Chemise blanche. Terme de jeu d’ombre. On dit prendre une chemise blanche, lorsqu’on écarte toutes les neuf cartes & qu’on en prend neuf autres. Nova lusoria folia primis depositis assumere ; ou, omnia lusori folia totidem aliis commutare.

On appelle chemise de Chartres, une petite médaille qu’on rapporte de Notre-Dame de Chartres, qui a deux petits aîlerons faits comme les manches d’une chemise.

On dit, qu’un homme n’a pas une chemise à mettre à son dos ; pour dire, qu’il est bien pauvre. On dit, qu’on l’a mis en chemise ; pour dire, qu’on l’a entièrement ruiné.

On dit aussi, qu’on mangera jusqu’à sa chemise à la poursuite d’une affaire ; pour dire, qu’on y dépensera jusqu’au dernier sol de son bien.

On dit, qu’on cacheroit, qu’on voudroit cacher un homme entre sa chair, entre sa peau & sa chemise, pour dire, qu’on emploieroit tous ses soins pour le mettre en sûreté.

On dit proverbialement, la chemise est plus proche que le pourpoint ; ce qui a été pris de Plaute mot pour mot. Tunica proprior pallio est.

On dit aussi, ma peau m’est plus proche que ma chemise, pour dire, qu’on doit préférer ses intérêts à ceux des autres, quelque liaison qu’on ait avec eux. Ac. Fr.

Chemise. Le peuple appela dans les commencemens les Chanoines Réguliers de Latran, les Freres de la Chemise. Frati della Camisia, à cause qu’ils portoient toujours des rochets sur leurs robes. P. Hélyot, T. II, p. 25.

Chemise, en termes de Fauconnerie, se dit du duvet de l’oiseau. Le duvet est la chemise de l’oiseau.

Chemise, se dit d’une feuille de papier blanc dans laquelle on met plusieurs papier qui concernent une même affaire, un même département, ou une même élection. On met ordinairement au dessus de la feuille de papier qui doit servir de chemise, un titre qui marque & qui explique la nature des pièces qu’elle renferme, & qui sert de renseignement pour les trouver lorsqu’on en a besoin.

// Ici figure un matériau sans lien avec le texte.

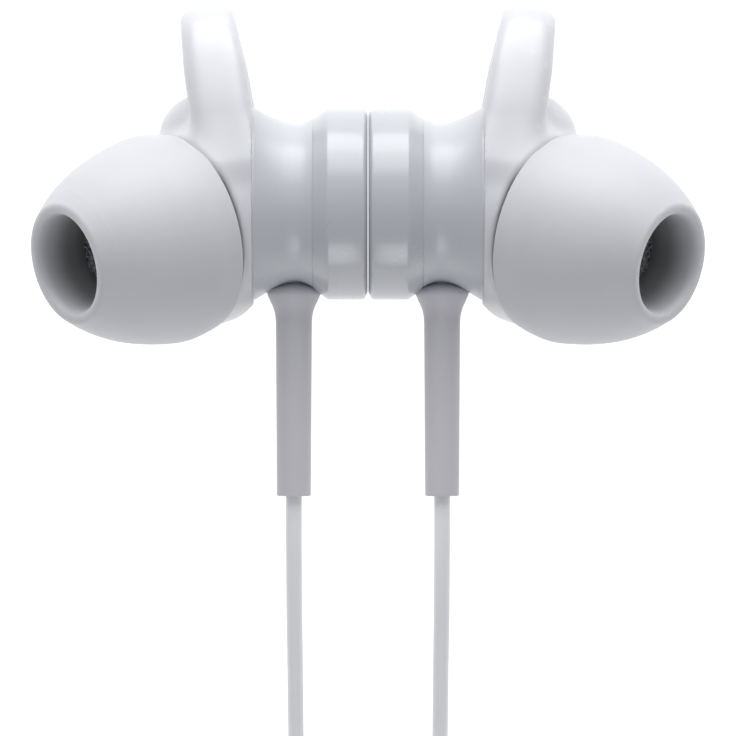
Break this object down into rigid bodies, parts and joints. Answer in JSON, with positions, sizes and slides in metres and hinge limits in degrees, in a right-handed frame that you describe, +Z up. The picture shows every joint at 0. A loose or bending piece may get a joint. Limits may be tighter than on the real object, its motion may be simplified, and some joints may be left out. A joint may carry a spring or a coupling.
{
  "type": "neckband earphones",
  "caption": "White wireless neckband earphones: in-ear buds with ear wings clasped back to back by magnetic end discs, thin cords to pods on a U-shaped silicone collar.",
  "frame": {"origin": "on the surface that the earphones lie on, under the middle of the box of everything but the loose cords", "axes": "+Y from the pods towards the collar's arch, +Z up from the surface, +X towards the control pod"},
  "size_m": [0.1359, 0.2325, 0.0176],
  "materials": {
    "disc_gloss": "glossy white plastic",
    "bud_shell": "satin-gloss white plastic",
    "tip_silicone": "matte translucent white silicone",
    "wing_silicone": "satin white silicone",
    "cord_jacket": "matte pale grey elastomer",
    "band_silicone": "matte white silicone",
    "pod_shell": "satin-gloss white plastic",
    "button_rubber": "matte pale grey silicone",
    "steel_mesh": "fine woven steel",
    "magnet_nickel": "nickel plate",
    "driver_can": "satin",
    "spring_steel": "drawn wire",
    "harness_sheath": "matte",
    "circuit_board": "solder mask",
    "cell_foil": "foil pouch",
    "switch_black": "matte",
    "port_steel": "stamped steel",
    "light_pipe": "frosted clear"
  },
  "bodies": {
    "collar": {"band_skin_arch": "band_silicone", "spring_wire_arch": "spring_steel", "harness_arch": "harness_sheath"},
    "left_arm": {"band_skin_left": "band_silicone", "spring_wire_left": "spring_steel", "harness_left": "harness_sheath", "bud_cord_left": "cord_jacket", "battery_pod_upper": "pod_shell", "battery_pod_lower": "pod_shell", "battery_cell": "cell_foil", "protection_board": "circuit_board", "battery_pod_nose": "cord_jacket"},
    "right_arm": {"band_skin_right": "band_silicone", "spring_wire_right": "spring_steel", "harness_right": "harness_sheath", "bud_cord_right": "cord_jacket", "control_pod_upper": "pod_shell", "control_pod_lower": "pod_shell", "main_board": "circuit_board", "volume_up_switch": "switch_black", "multifunction_switch": "switch_black", "volume_down_switch": "switch_black", "usb_port": "port_steel", "status_light": "light_pipe", "microphone_mesh": "steel_mesh", "vibration_motor": "driver_can", "control_pod_nose": "cord_jacket"},
    "left_bud": {"magnet_cap_left": "disc_gloss", "clasp_magnet_left": "magnet_nickel", "rear_shell_left": "bud_shell", "driver_left": "driver_can", "front_shell_left": "bud_shell", "nozzle_mesh_left": "steel_mesh", "wing_sleeve_left": "wing_silicone", "cord_collar_left": "cord_jacket", "strain_relief_left": "cord_jacket"},
    "right_bud": {"magnet_cap_right": "disc_gloss", "clasp_magnet_right": "magnet_nickel", "rear_shell_right": "bud_shell", "driver_right": "driver_can", "front_shell_right": "bud_shell", "nozzle_mesh_right": "steel_mesh", "wing_sleeve_right": "wing_silicone", "cord_collar_right": "cord_jacket", "strain_relief_right": "cord_jacket"},
    "left_tip": {"ear_tip_left": "tip_silicone"},
    "right_tip": {"ear_tip_right": "tip_silicone"},
    "volume_up": {"volume_up_button": "button_rubber"},
    "multifunction": {"multifunction_button": "button_rubber"},
    "volume_down": {"volume_down_button": "button_rubber"},
    "cover": {"port_cover": "button_rubber"}
  },
  "joints": [
    {"name": "left_arm_flex", "type": "hinge", "parent": "collar", "child": "left_arm", "pos_m": [-0.0642, 0.00705, 0.0025], "axis": [0, 0, -1], "range_deg": [0, 12], "stiffness_Nm_per_rad": 0.4},
    {"name": "left_bud_unclasp", "type": "slide", "parent": "left_arm", "child": "left_bud", "axis": [-1, 0, 0], "range_m": [0, 0.02]},
    {"name": "left_tip_pull_off", "type": "slide", "parent": "left_bud", "child": "left_tip", "axis": [-0.7806, -0.2312, 0.5807], "range_m": [0, 0.012]},
    {"name": "right_arm_flex", "type": "hinge", "parent": "collar", "child": "right_arm", "pos_m": [0.0642, 0.00705, 0.0025], "axis": [0, 0, 1], "range_deg": [0, 12], "stiffness_Nm_per_rad": 0.4},
    {"name": "right_bud_unclasp", "type": "slide", "parent": "right_arm", "child": "right_bud", "axis": [1, 0, 0], "range_m": [0, 0.02]},
    {"name": "right_tip_pull_off", "type": "slide", "parent": "right_bud", "child": "right_tip", "axis": [0.7806, -0.2312, 0.5807], "range_m": [0, 0.012]},
    {"name": "volume_up_press", "type": "slide", "parent": "right_arm", "child": "volume_up", "axis": [0, 0, -1], "range_m": [0, 0.0004], "stiffness_N_per_m": 2000},
    {"name": "multifunction_press", "type": "slide", "parent": "right_arm", "child": "multifunction", "axis": [0, 0, -1], "range_m": [0, 0.0004], "stiffness_N_per_m": 2000},
    {"name": "volume_down_press", "type": "slide", "parent": "right_arm", "child": "volume_down", "axis": [0, 0, -1], "range_m": [0, 0.0004], "stiffness_N_per_m": 2000},
    {"name": "port_cover_swing", "type": "hinge", "parent": "right_arm", "child": "cover", "pos_m": [0.068, -0.04845, 0.0061], "axis": [0, 0, -1], "range_deg": [0, 100]}
  ]
}
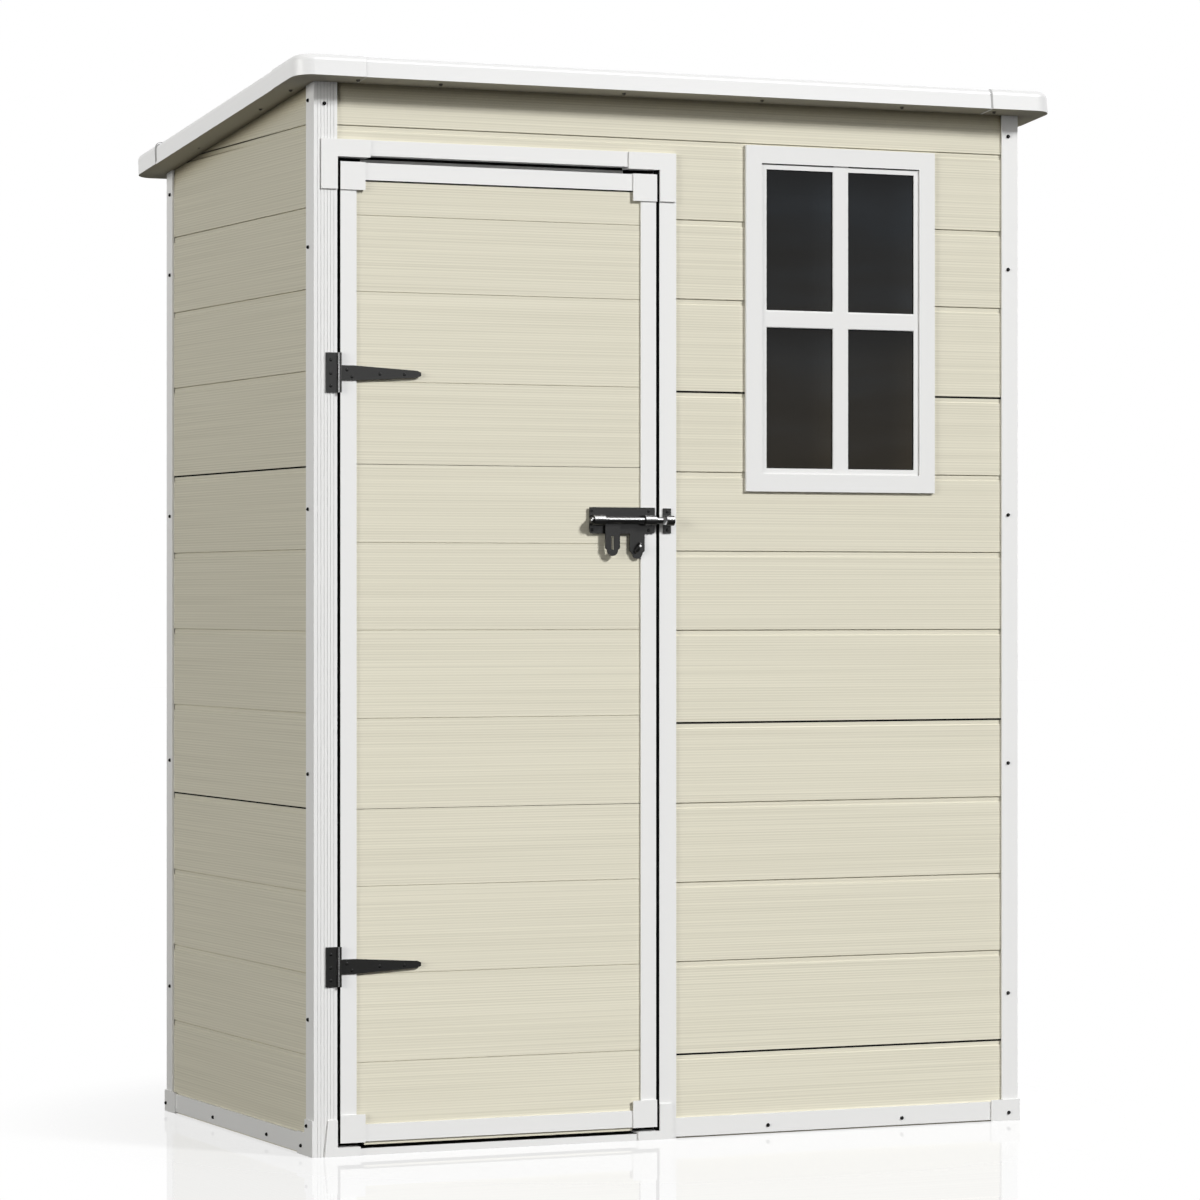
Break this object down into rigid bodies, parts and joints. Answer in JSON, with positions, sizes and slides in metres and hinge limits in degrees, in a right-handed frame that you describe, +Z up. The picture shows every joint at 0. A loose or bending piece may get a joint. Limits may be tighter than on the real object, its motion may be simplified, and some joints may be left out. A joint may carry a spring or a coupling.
{
  "type": "resin garden shed",
  "caption": "Lean-to resin garden shed with board-pattern panel walls, white trims, a sloping roof, an outward door on strap hinges with a sliding bolt, and a four-pane window.",
  "frame": {"origin": "on the ground under the middle of the roof", "axes": "+X along the front from the door to the window, +Y from the front into the shed, +Z up"},
  "size_m": [1.504, 0.901, 1.9232],
  "materials": {
    "boards": "moulded board pattern with fine level lines, beige",
    "trims": "smooth extruded, white",
    "roof": "smooth moulded, white",
    "window_glass": "smooth, dark tinted",
    "black_hardware": "satin black coating",
    "rod": "dark polished steel"
  },
  "bodies": {
    "root": {"front_wall_base": "boards", "front_wall_lower": "boards", "front_wall_middle": "boards", "front_wall_upper": "boards", "front_wall_header": "boards", "left_wall_lower": "boards", "left_wall_middle": "boards", "left_wall_upper": "boards", "right_wall_lower": "boards", "right_wall_middle": "boards", "right_wall_upper": "boards", "back_wall_lower": "boards", "back_wall_middle": "boards", "back_wall_upper": "boards", "door_post": "trims", "front_right_post": "trims", "back_left_post": "trims", "back_right_post": "trims", "door_jamb": "trims", "head_rail": "trims", "head_corners": "trims", "threshold": "trims", "door_feet": "trims", "front_base_rail": "trims", "left_base_rail": "trims", "right_base_rail": "trims", "back_base_rail": "trims", "base_corners": "trims", "window_frame": "trims", "window_sash": "trims", "window_glass": "window_glass", "roof_panel": "roof", "front_roof_trim": "roof", "back_roof_trim": "roof", "left_roof_trim": "roof", "right_roof_trim": "roof", "roof_corner_caps": "roof", "hinge_plates": "black_hardware", "keeper": "black_hardware"},
    "door": {"door_panel_lower": "boards", "door_panel_middle": "boards", "door_panel_upper": "boards", "door_stiles": "trims", "door_rails": "trims", "door_corner_caps": "trims", "hinge_straps": "black_hardware", "bolt_plate": "black_hardware"},
    "bolt": {"bolt_rod": "rod"},
    "hasp": {"hasp": "black_hardware"}
  },
  "joints": [
    {"name": "door_hinge", "type": "hinge", "parent": "root", "child": "door", "pos_m": [-0.65535, -0.4047, 0.85], "axis": [0, 0, -1], "range_deg": [0, 120]},
    {"name": "bolt_slide", "type": "slide", "parent": "door", "child": "bolt", "axis": [1, 0, 0], "range_m": [0, 0.024]},
    {"name": "hasp_turn", "type": "hinge", "parent": "bolt", "child": "hasp", "pos_m": [-0.1355, -0.4124, 1.117], "axis": [-1, 0, 0], "range_deg": [0, 150]}
  ]
}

☞ On appelle aussi, chemise, dans le commerce ; un morceau de toile qui enveloppe immédiatement quelques marchandises. Entre la chemise & la toile d’emballage on met de la paille, du papier, ou autres choses, pour garantir les marchandises.

Chemise, en termes d’Architecture militaire, c’est ce qui soutient le terre-plein d’un rempart, de crainte qu’il ne s’éboule. Il y a des chemises de pierre, ce sont les murailles dont un rempart est revêtu. Propugnaculum muro defensum, munitum. Il y a des chemises de gazon ou de fascines dans les lieux où la pierre est rare. La Fontaine, Devoirs des Offic. d’Artill. ch. X, enseigne la manière de les faire. Elever le rempart & sa chemise. Id. On dit mieux, un ouvrage revêtu.

☞ En Maçonnerie, on appelle encore chemise, certains ouvrages qui couvrent d’autres.